* [Short problem]: Output the data below in full, byte for byte. Nothing may differ.

-- BEGIN --

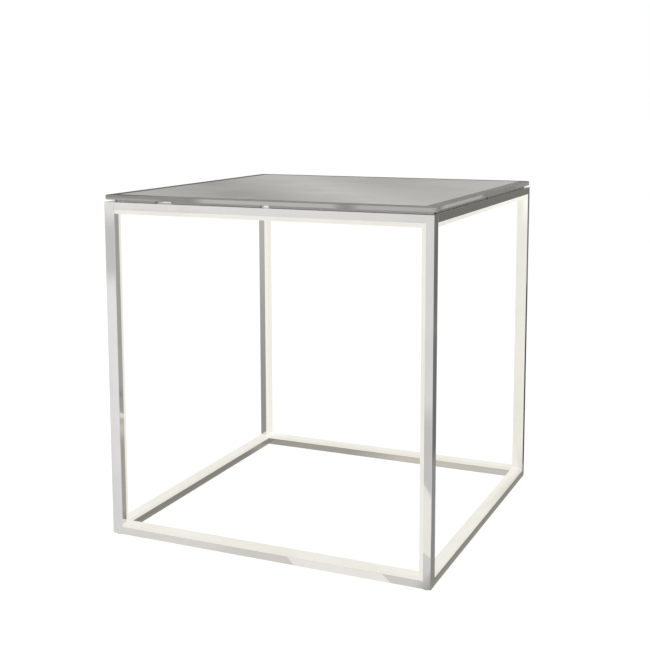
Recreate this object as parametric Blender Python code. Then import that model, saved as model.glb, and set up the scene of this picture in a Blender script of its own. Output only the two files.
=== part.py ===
"""Cube side table with a lit frame: twelve chrome channels with opal light strips and a glass top.

The frame is four alike sides, set a quarter turn apart round the table. Each side is a C lying in one
vertical plane: a bottom rail, a leg at its right-hand end and a top rail, mitred where they meet. The
free ends of its rails butt against the corner of the side on its left. Z = 0 is the floor.
"""
import math

import bmesh
import bpy
from mathutils import Matrix, Vector

# Table
TABLE_WIDTH = 0.450
FRAME_HEIGHT = 0.448
SIDE_NAMES = ("front", "right", "back", "left")
LEG_NAMES = ("front_right", "back_right", "back_left", "front_left")

# Square bar: a chrome channel closed by an opal diffuser, which takes this share of its depth
MEMBER_SIZE = 0.015
DIFFUSER_SHARE = 1 / 3
CHANNEL_WALL = 0.0015
EDGE_CHAMFER = 0.0004
TONGUE_DEPTH = 0.002

# Clearances between pieces, and how far a cutter or a joined shape runs past a face
FIT_GAP = 0.0003
OVERRUN = 0.001
SUNK = 0.0001

# Glass top and the tape that it lies on
GLASS_THICKNESS = 0.006
GLASS_GAP = 0.003
GLASS_CORNER_RADIUS = 0.005
GLASS_ARRIS = 0.0008
GLAZING_INSET = 0.004
GLAZING_WIDTH = 0.007
GLAZING_END = 0.018
GLAZING_BREAK = 0.012
FRONT_CUT_SHARE = 2 / 3
FRONT_BREAK = 0.0235

# Foot pads
PAD_THICKNESS = 0.0012
PAD_RADIUS = 0.0055

# Light-emitting tape and its chips
TAPE_THICKNESS = 0.0008
TAPE_BEND_RADIUS = 0.006
TAPE_END = 0.001
CHIP_LENGTH = 0.0035
CHIP_WIDTH = 0.0028
CHIP_HEIGHT = 0.001
CHIP_PITCH = 0.028
CHIP_CORNER_MARGIN = 0.024
CHIP_END_MARGIN = 0.012

# Corner brackets
BRACKET_THICKNESS = 0.0024
BRACKET_ARM = 0.032
BRACKET_REACH = 0.017
CROSS_ARM_TAPE_GAP = 0.0005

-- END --

* [Correct output]:
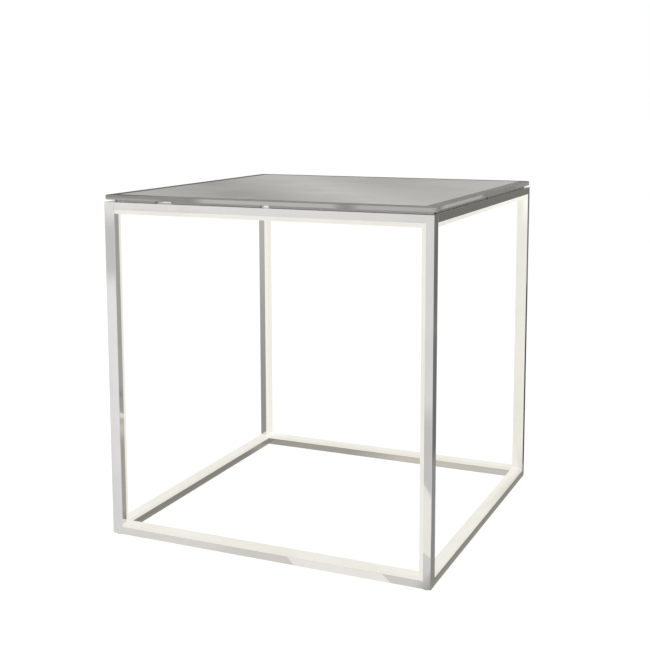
Recreate this object as parametric Blender Python code. Then import that model, saved as model.glb, and set up the scene of this picture in a Blender script of its own. Output only the two files.
=== part.py ===
"""Cube side table with a lit frame: twelve chrome channels with opal light strips and a glass top.

The frame is four alike sides, set a quarter turn apart round the table. Each side is a C lying in one
vertical plane: a bottom rail, a leg at its right-hand end and a top rail, mitred where they meet. The
free ends of its rails butt against the corner of the side on its left. Z = 0 is the floor.
"""
import math

import bmesh
import bpy
from mathutils import Matrix, Vector

# Table
TABLE_WIDTH = 0.450
FRAME_HEIGHT = 0.448
SIDE_NAMES = ("front", "right", "back", "left")
LEG_NAMES = ("front_right", "back_right", "back_left", "front_left")

# Square bar: a chrome channel closed by an opal diffuser, which takes this share of its depth
MEMBER_SIZE = 0.015
DIFFUSER_SHARE = 1 / 3
CHANNEL_WALL = 0.0015
EDGE_CHAMFER = 0.0004
TONGUE_DEPTH = 0.002

# Clearances between pieces, and how far a cutter or a joined shape runs past a face
FIT_GAP = 0.0003
OVERRUN = 0.001
SUNK = 0.0001

# Glass top and the tape that it lies on
GLASS_THICKNESS = 0.006
GLASS_GAP = 0.003
GLASS_CORNER_RADIUS = 0.005
GLASS_ARRIS = 0.0008
GLAZING_INSET = 0.004
GLAZING_WIDTH = 0.007
GLAZING_END = 0.018
GLAZING_BREAK = 0.012
FRONT_CUT_SHARE = 2 / 3
FRONT_BREAK = 0.0235

# Foot pads
PAD_THICKNESS = 0.0012
PAD_RADIUS = 0.0055

# Light-emitting tape and its chips
TAPE_THICKNESS = 0.0008
TAPE_BEND_RADIUS = 0.006
TAPE_END = 0.001
CHIP_LENGTH = 0.0035
CHIP_WIDTH = 0.0028
CHIP_HEIGHT = 0.001
CHIP_PITCH = 0.028
CHIP_CORNER_MARGIN = 0.024
CHIP_END_MARGIN = 0.012

# Corner brackets
BRACKET_THICKNESS = 0.0024
BRACKET_ARM = 0.032
BRACKET_REACH = 0.017
CROSS_ARM_TAPE_GAP = 0.0005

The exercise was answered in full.